# Problem to work on
Could you write out the opening lines of the data, word for word, stopping after the line that contains "obj.data.transform(world)"?

++++

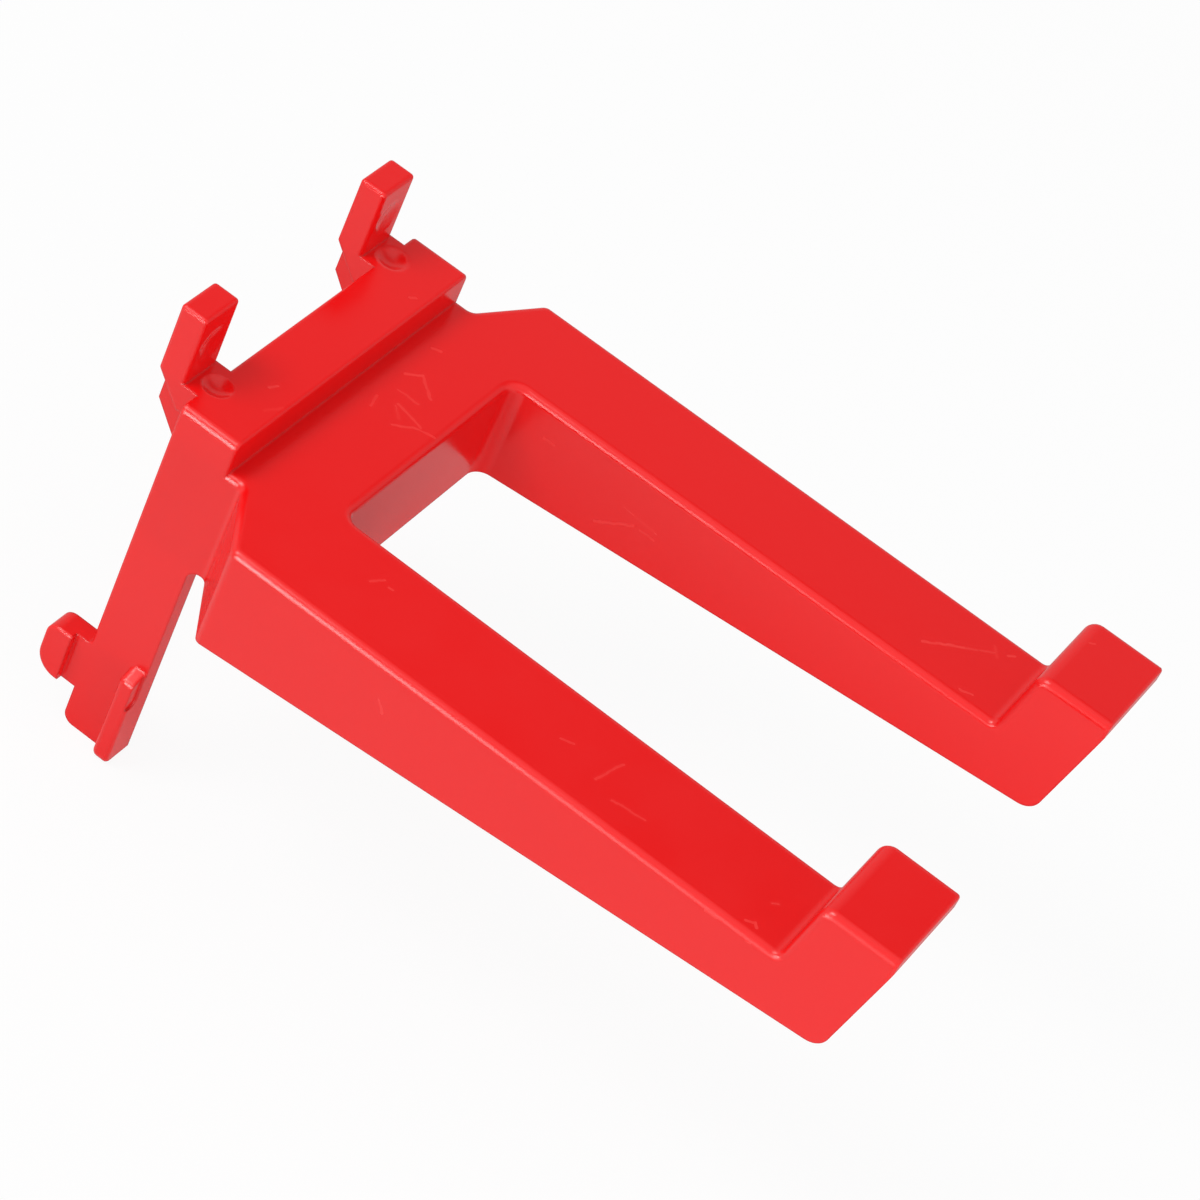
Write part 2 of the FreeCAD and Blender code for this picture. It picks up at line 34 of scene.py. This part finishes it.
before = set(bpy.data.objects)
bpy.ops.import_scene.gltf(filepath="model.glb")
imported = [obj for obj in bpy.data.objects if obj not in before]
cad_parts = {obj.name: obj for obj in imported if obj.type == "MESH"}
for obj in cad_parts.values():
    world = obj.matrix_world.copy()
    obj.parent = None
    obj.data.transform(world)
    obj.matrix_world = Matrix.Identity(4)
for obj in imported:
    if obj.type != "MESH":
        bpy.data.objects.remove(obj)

++++

# Answer to this exercise
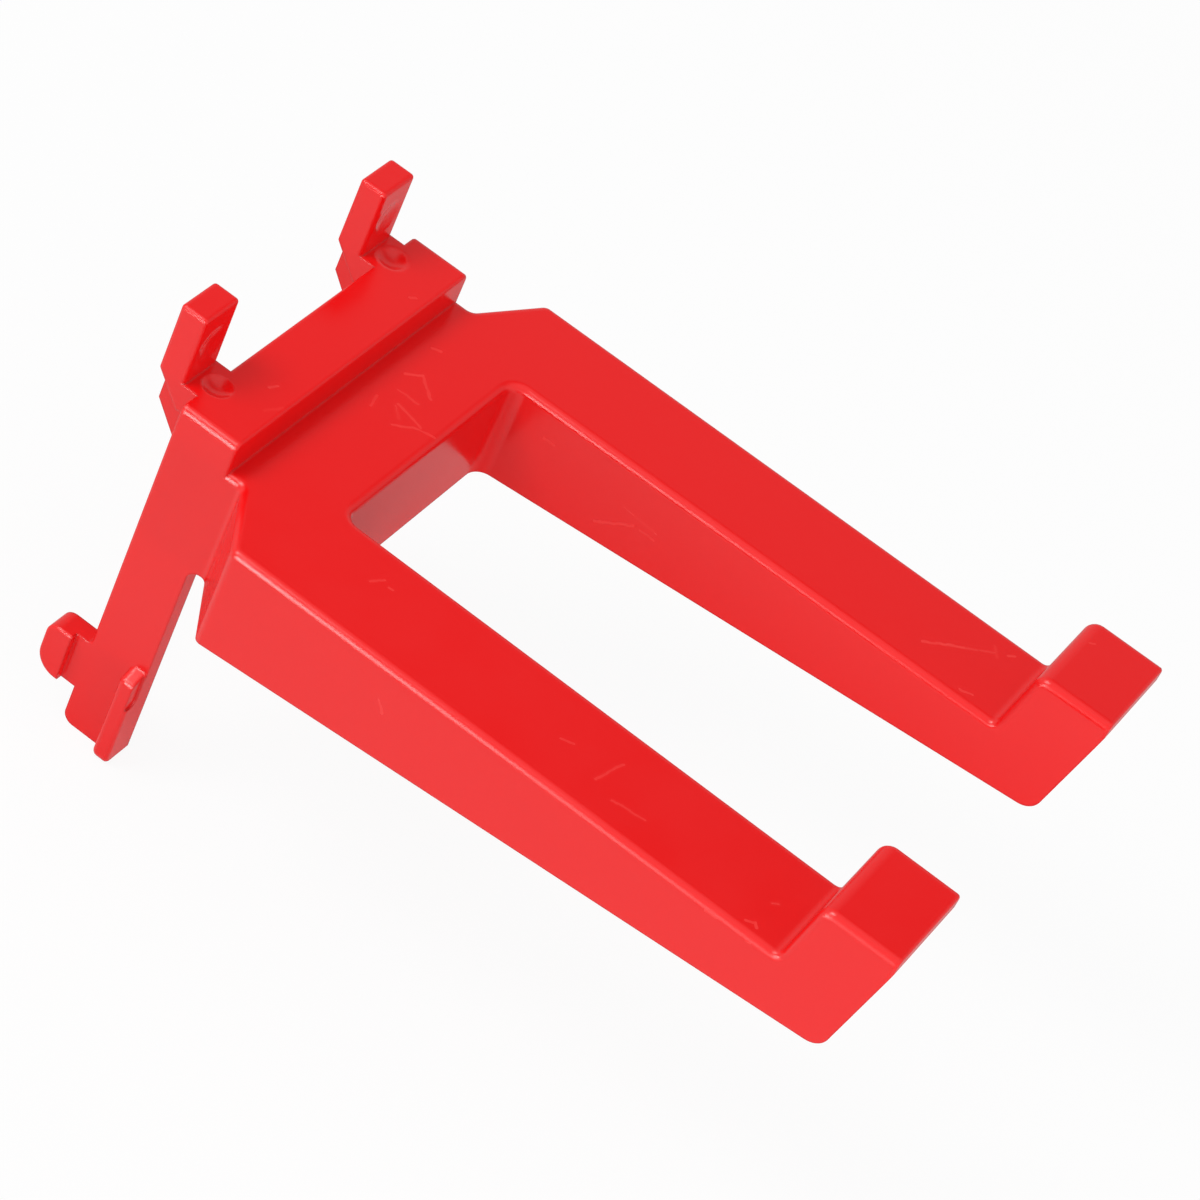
Write part 2 of the FreeCAD and Blender code for this picture. It picks up at line 34 of scene.py. This part finishes it.
before = set(bpy.data.objects)
bpy.ops.import_scene.gltf(filepath="model.glb")
imported = [obj for obj in bpy.data.objects if obj not in before]
cad_parts = {obj.name: obj for obj in imported if obj.type == "MESH"}
for obj in cad_parts.values():
    world = obj.matrix_world.copy()
    obj.parent = None
    obj.data.transform(world)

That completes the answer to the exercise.